For now we wait for results.  Some will arrive in a couple of days and others in a couple of weeks.  Dr.Meeker wants to continue to see how her body responds on it's own and for how long without any medical intervention (obviously until it's necessary).  So we will try and make it until next Wednesday until the next set of labs and appointment to see him and discuss the next steps to take!  

Friday, June 07, 2013

It's a New Day Dawning

 I've sat here all week wondering why I was dreading the update this week.  I have no good answer besides the weight of the constant disappointment is just getting to me.  I'd like to say that I'm strong enough to face all of this with a fighting mentality every morning, but I'm just not.  Evans is a deceptive disease and over time I've learned that the hardest thing about being deceived is that you don't realize it is happening until it has already occurred.  

Have you ever watched The Price is Right???  (If you haven't I'm sure you can google or youtube a clip and will understand very quickly what I am talking about!) Anyways...   
If you've ever watched the Price is Right, they show the audience as they are going crazy... absolutely nuts in hopes that their name is going to get called so they can head up and play the game.  These people aren't just clapping or raising their hands... They are screaming!  They are jumping up and down!  Waving their arms!  Almost everyone is wearing a shirt that has some kind of catchy phrase or ridiculous plea such as "Pick me!  It's my Grandma's-Uncle's-Cousin's Birthday!!!"  In that moment someone's name is called and although the camera's show that the rest of the audience appear to be excited for the chosen one, I know better.  Every single person in that room, although they may appear happy, are wishing their name was called instead...  And then the next round or segment comes up and the cycle starts all over again...  Crazy excitement followed by disappointment... crazy excitement followed by disappointment... 
and it goes on until the show is over. 

Well that's how I feel about Hannah's platelets and this deceptive disease.  I feel like I have been in the audience of the Price is Right since her diagnosis.  Hannah gets a dose of IVIG and her platelets bounce back...  I'm jumping! I'm screaming!  I'm waving my arms!  "Maybe this will be the time her platelets hold!

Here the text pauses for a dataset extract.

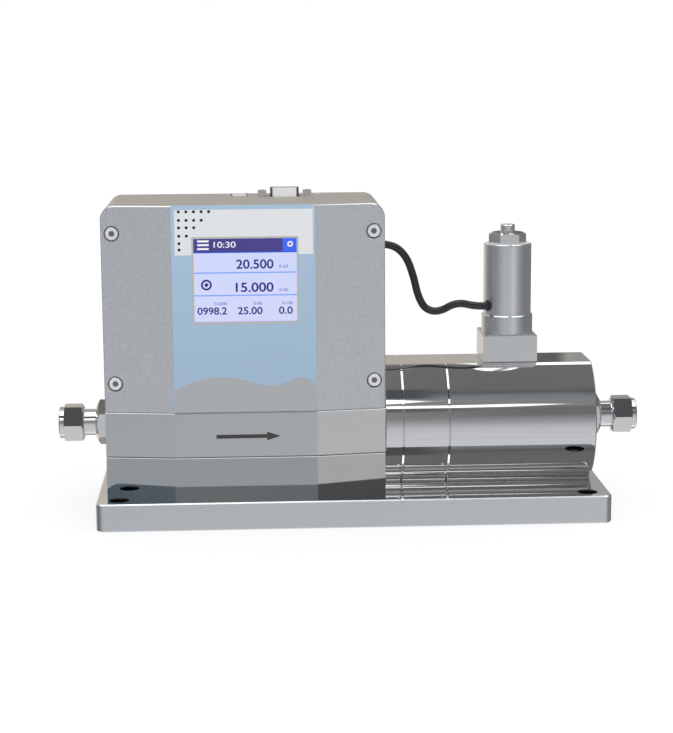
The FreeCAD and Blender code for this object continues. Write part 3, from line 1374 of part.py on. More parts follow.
def make_fittings():
    """The two tube fittings are alike: the inlet points left and the outlet points right."""
    turn_round = FreeCAD.Rotation(FreeCAD.Vector(0, 0, 1), 180)
    for side, x, spin in (
        ("inlet", f"{HOUSING_RIGHT} - housing_width", turn_round),
        ("outlet", ROUND_END, FreeCAD.Rotation()),
    ):
        body = new_body(f"{side}_fitting_body")
        drawn = sketch(body, "YZ_Plane")
        hexagon(drawn, "fitting_hex", CORNER_UP)
        pad(body, drawn, "fitting_hex_length")
        ease_corners(body, "fitting_hex", "fitting_hex_length", True, "fitting_hex_face")
        ease_corners(body, "fitting_hex", "0", False, "fitting_hex * 0.535")
        drawn = sketch(body, "YZ_Plane")
        circle(drawn, "port_bore / 2")
        pad(body, drawn, "port_depth", True)
        drawn = sketch(body, "YZ_Plane", "fitting_hex_length")
        circle(drawn, "neck_radius")
        pad(body, drawn, "neck_length")
        bored(body, [
            ("-port_depth", "0"), ("-port_depth", "flow_bore / 2"), ("tube_stop", "flow_bore / 2"),
            ("tube_stop", "tube_socket_radius"), (f"{NECK_END} - ferrule_seat", "tube_socket_radius"),
            (NECK_END, "tube_socket_radius + ferrule_seat_rise"), (NECK_END, "0"),
        ])
        place(body, x, "0", AXIS_Z, spin)
        keep(body, f"{side}_fitting")

        seal = new_body(f"{side}_seal_body")
        turned_ring(seal, "port_bore / 2", "port_seal_outer / 2", "-port_seal_wall", "port_seal_wall")
        place(seal, x, "0", AXIS_Z, spin)
        keep(seal, f"{side}_seal")

        outer = "(tube_socket_radius + ferrule_seat_rise)"
        lip = "(ferrule_seat_rise / ferrule_seat * ferrule_gap)"
        front = new_body(f"{side}_front_ferrule_body")
        turned(front, [
            (f"{NECK_END} - ferrule_seat + ferrule_gap", "tube_socket_radius"),
            (f"{NECK_END} + ferrule_front", "tube_socket_radius"),
            (f"{NECK_END} + ferrule_front", outer), (NECK_END, outer),
            (f"{NECK_END} - ferrule_seat + ferrule_gap", f"tube_socket_radius + {lip}"),
        ])
        place(front, x, "0", AXIS_Z, spin)
        keep(front, f"{side}_front_ferrule")

        back = new_body(f"{side}_back_ferrule_body")
        rest = f"({NECK_END} + ferrule_front)"
        toe = f"({rest} + ferrule_back + ferrule_taper - ferrule_gap)"
        turned(back, [
            (rest, "tube_socket_radius"), (toe, "tube_socket_radius"),
            (toe, f"tube_socket_radius + {lip}"), (f"{rest} + ferrule_back", outer), (rest, outer),
        ])
        place(back, x, "0", AXIS_Z, spin)
        keep(back, f"{side}_back_ferrule")

        nut = new_body(f"{side}_nut_body")
        drawn = sketch(nut, "YZ_Plane", NUT_START)
        hexagon(drawn, "nut_hex")
        pad(nut, drawn, "nut_hex_length")
        ease_corners(nut, "nut_hex", NUT_START, False, "nut_hex_face")
        ease_corners(nut, "nut_hex", f"({NUT_START} + nut_hex_length)", True, "nut_hex * 0.535")
        drawn = sketch(nut, "YZ_Plane", f"{NUT_START} + nut_hex_length")
        circle(drawn, "nose_radius")
        pad(nut, drawn, "nose_length")
        nose = number(FITTING_LENGTH)
        thread_end = f"({NECK_END} + seam_edge)"
        rims = edges(nut, lambda edge: ends_at(edge, 0, nose))
        chamfer(nut, rims, "seam_edge")
        bored(nut, [
            (NUT_START, "0"), (NUT_START, "neck_radius"), (thread_end, "neck_radius"),
            (thread_end, f"{outer} + coil_fit"), (f"{rest} + ferrule_back", f"{outer} + coil_fit"),
            (f"{rest} + ferrule_back + ferrule_taper", "tube_socket_radius"),
            (FITTING_LENGTH, "tube_socket_radius"), (FITTING_LENGTH, "0"),
        ])
        place(nut, x, "0", AXIS_Z, spin)
        keep(nut, f"{side}_nut")


def ease_corners(body, flats, level, outward, start):
    """Cuts the corners at one end of a hexagon along X back with a 30 degree cone from a radius."""
    fall = math.tan(math.radians(30.0))
    reach = 1.0 / math.sqrt(3.0)
    outer = f"({flats} * {reach + 0.05:.6f})"
    drop = f"(({outer} - ({start})) * {fall:.6f})"
    inner_end = f"{level} - {drop}" if outward else f"{level} + {drop}"
    bored(body, [(level, start), (level, outer), (inner_end, outer)])


def make_cable():
    grommet = new_body("cable_grommet_body")
    drawn = sketch(grommet, "YZ_Plane", "grommet_proud")
    circle(drawn, "grommet_radius")
    pad(grommet, drawn, "shell_wall + grommet_proud", True)
    drawn = sketch(grommet, "YZ_Plane", "-shell_wall")
    circle(drawn, "grommet_radius * 1.3")
    pad(grommet, drawn, "grommet_proud * 3", True)
    place(grommet, HOUSING_RIGHT, "cable_exit_back", f"{SHELL_Z} + {CABLE_EXIT_RISE}")
    keep(grommet, "cable_grommet")

    turn = number("cable_entry_turn")
    entry = new_body("coil_grommet_body")
    drawn = sketch(entry, "YZ_Plane", "-(can_radius + grommet_proud)")
    circle(drawn, "cable_entry_radius")
    pad(entry, drawn, "can_wall + grommet_proud - coil_fit")
    place(entry, VALVE_X, "0", f"{CAN_Z} + cable_entry_rise",
          FreeCAD.Rotation(FreeCAD.Vector(0, 0, 1), turn))
    keep(entry, "coil_grommet")

    start = FreeCAD.Vector(number(HOUSING_RIGHT) + number("grommet_proud"), number("cable_exit_back"),
                           number(f"{SHELL_Z} + {CABLE_EXIT_RISE}"))
    reach = number("can_radius + grommet_proud")
    sweep = math.radians(turn)
    outward = FreeCAD.Vector(-math.cos(sweep), -math.sin(sweep), 0)
    middle = FreeCAD.Vector(number(VALVE_X), 0, number(f"{CAN_Z} + cable_entry_rise"))
    end = middle + outward * reach
    out = start + FreeCAD.Vector(number("cable_lead_out"), 0, 0)
    lead = end + outward * number("cable_lead_in")
    route = [start, out] + [FreeCAD.Vector(*spot) for spot in CABLE_POINTS] + [lead, end]
    section = number("cable_diameter / 2")
    path = rounded_path(route)
    ring = Part.Wire(Part.Circle(start, FreeCAD.Vector(1, 0, 0), section).toShape())
    tube = path.makePipeShell([ring], True, True)
    cable = doc.addObject("Part::Feature", "valve_cable")
    cable.Shape = tube
    cable.Placement = FreeCAD.Placement()
    keep(cable, "valve_cable")
    print("cable length", round(path.Length, 2), "volume share",
          round(tube.Volume / (math.pi * section ** 2 * path.Length), 4))


# The cable's hand-picked points between the housing and the coil, in millimetres
CABLE_POINTS = [
    (31.6, -3.1, 139.0),
    (35.8, -3.5, 127.6),
    (38.0, -4.2, 117.0),
    (42.0, -5.0, 109.2),
    (49.6, -6.4, 107.6),
    (59.2, -8.8, 113.6),
]


def rounded_path(route):
    """Straight runs joined by tangent arcs, each as large as its two runs allow."""
    pieces = []
    begin = route[0]
    radii = []
    for before, corner, after in zip(route, route[1:], route[2:]):
        back = before - corner
        ahead = after - corner
        shorter = min(back.Length, ahead.Length)
        bend = math.pi - back.getAngle(ahead)
        cut = 0.45 * shorter
        radii.append(round(cut / math.tan(bend / 2), 1))
        enter = corner + back.normalize() * cut
        leave = corner + ahead.normalize() * cut
        middle_way = (back + ahead).normalize()
        radius = cut / math.tan(bend / 2)
        centre = corner + middle_way * math.hypot(cut, radius)
        middle = centre - middle_way * radius
        pieces.append(Part.LineSegment(begin, enter).toShape())
        pieces.append(Part.Arc(enter, middle, leave).toShape())
        begin = leave
    pieces.append(Part.LineSegment(begin, route[-1]).toShape())
    print("cable radii", radii)
    return Part.Wire(pieces)


def main():
    make_base_plate()
    make_base_block()
    make_flow_body()
    make_housing_shell()
    make_rear_cover()
    make_screws()
    make_display()
    make_main_board()
    make_dsub()
    make_usb()
    make_top_screw()
    make_sensor_tubes()
    make_sensor_parts()
    make_round_rings()
    make_seals()
    make_valve()
    make_plunger()
    make_fittings()
    make_cable()
    doc.recompute()
    check_and_export()


def check_and_export():
    for thing in doc.Objects:
        if "Invalid" in thing.State or "Error" in thing.State:
            raise RuntimeError(f"{thing.Name} failed: {thing.State}")
    for thing in parts:
        shape = thing.Shape
        if shape.isNull() or not shape.isValid():
            raise RuntimeError(f"{thing.Label} has no valid shape")
    os.makedirs("parts", exist_ok=True)
    for thing in parts:
        thing.Shape.exportStep(f"parts/{thing.Label}.step")
        print(thing.Label, len(thing.Shape.Solids), round(thing.Shape.Volume, 1))
    print("pieces", len(parts))


main()
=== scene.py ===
# %% [markdown]
# The object is a mass flow meter on a heavy base plate: a cast housing with a lit display, three
# polished round rings that the liquid runs through, and a control valve on top of the last one.
# Its pieces come from a packed model with every size settled. This lesson gives each piece its
# finish and adds what only shows: the cable's soft line, the printing and the lit screen.

# %% The packed model
import json
import math

import bpy
from mathutils import Matrix, Vector


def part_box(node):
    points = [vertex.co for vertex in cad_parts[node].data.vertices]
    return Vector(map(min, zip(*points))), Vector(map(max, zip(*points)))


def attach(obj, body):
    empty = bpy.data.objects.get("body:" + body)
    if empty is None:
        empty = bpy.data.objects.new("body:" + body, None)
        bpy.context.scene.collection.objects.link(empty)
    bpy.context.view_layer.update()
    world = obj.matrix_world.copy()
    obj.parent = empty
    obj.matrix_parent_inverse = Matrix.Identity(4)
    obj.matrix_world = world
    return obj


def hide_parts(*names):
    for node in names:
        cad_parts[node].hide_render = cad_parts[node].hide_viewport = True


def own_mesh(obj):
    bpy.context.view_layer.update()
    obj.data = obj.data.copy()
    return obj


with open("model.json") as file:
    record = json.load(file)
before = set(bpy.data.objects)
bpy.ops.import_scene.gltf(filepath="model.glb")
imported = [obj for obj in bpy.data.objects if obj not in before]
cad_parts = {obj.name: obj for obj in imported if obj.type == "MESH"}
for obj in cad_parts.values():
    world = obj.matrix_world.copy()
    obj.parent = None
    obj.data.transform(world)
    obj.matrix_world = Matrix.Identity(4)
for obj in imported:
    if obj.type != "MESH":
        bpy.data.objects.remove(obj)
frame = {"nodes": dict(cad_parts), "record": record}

scene = bpy.context.scene
nodes = frame["nodes"]
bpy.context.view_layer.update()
print("pieces in the packed model:", len(nodes))

# %% [markdown]
# The picture was taken from about a metre away, a little above the object and a little to its
# left. A pinhole camera that was fitted to the plate, the housing and the valve body gives the
# place and the three turns. The picture is 733 pixels high, and its long side sets the lens.

# %% The camera
IMAGE_HEIGHT = 733
FOCAL_PIXELS = 1905.86
SENSOR = 36.0
CAMERA_PLACE = Vector((-0.0569, -1.0444, 0.26305))
PITCH, YAW, ROLL = (math.radians(turn) for turn in (10.096, 2.740, -0.379))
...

Pick me!  Pick me!"  And as each day passes and I notice more and more bruises I feel the same disappointment that comes after name after name after name is called and none of them were hers.  The only problem with our disappointment versus theirs...  it's not just a new blender or car we miss out on.  
If only it were that simple...   

 On Monday Hannah's platelets were down to 36,000.  I tried to be positive after her appointment and said things like "at least they're not 2,000!"  (As a matter of fact I know there are a few of you reading this that got that exact text!)  But no matter how much I tried to convince myself to stay positive it was obvious the trend was heading in the same exact direction as the last time.  I just can't describe the ache inside of me as the results are given to us and the number simply interprets to "Get ready for another blood draw."  I know that we are not in this alone but the helplessness that comes with the nature of this disease is just so draining and exhausting.  I just keep wishing there was an easier way but there isn't.  Even if this disease got enough recognition to receive the funding for research, any fixes or cures they could come up with couldn't happen before Monday and on Monday we cycle back to the "Pick Me" stage...  It is just so hard.
So this coming up Monday Hannah is scheduled for her bone marrow biopsy.  The purpose of the biopsy is to rule out any other diagnosis in addition to the Evans such as leukemia.  If Hannah's bone marrow doesn't show up with anything else then we will start looking for another line of treatment in hope's to keep Hannah's platelets at a safe level for a longer amount of time.  Maybe we need ridiculous shirts with a catchy phrase to convince Hannah's body to stop destroying her platelets....  

Hannah I am so sorry you have to go through this.    

I will not be dismayed, for You are my God.  
You will strengthen me and help me, and uphold me with Your righteous right Hand.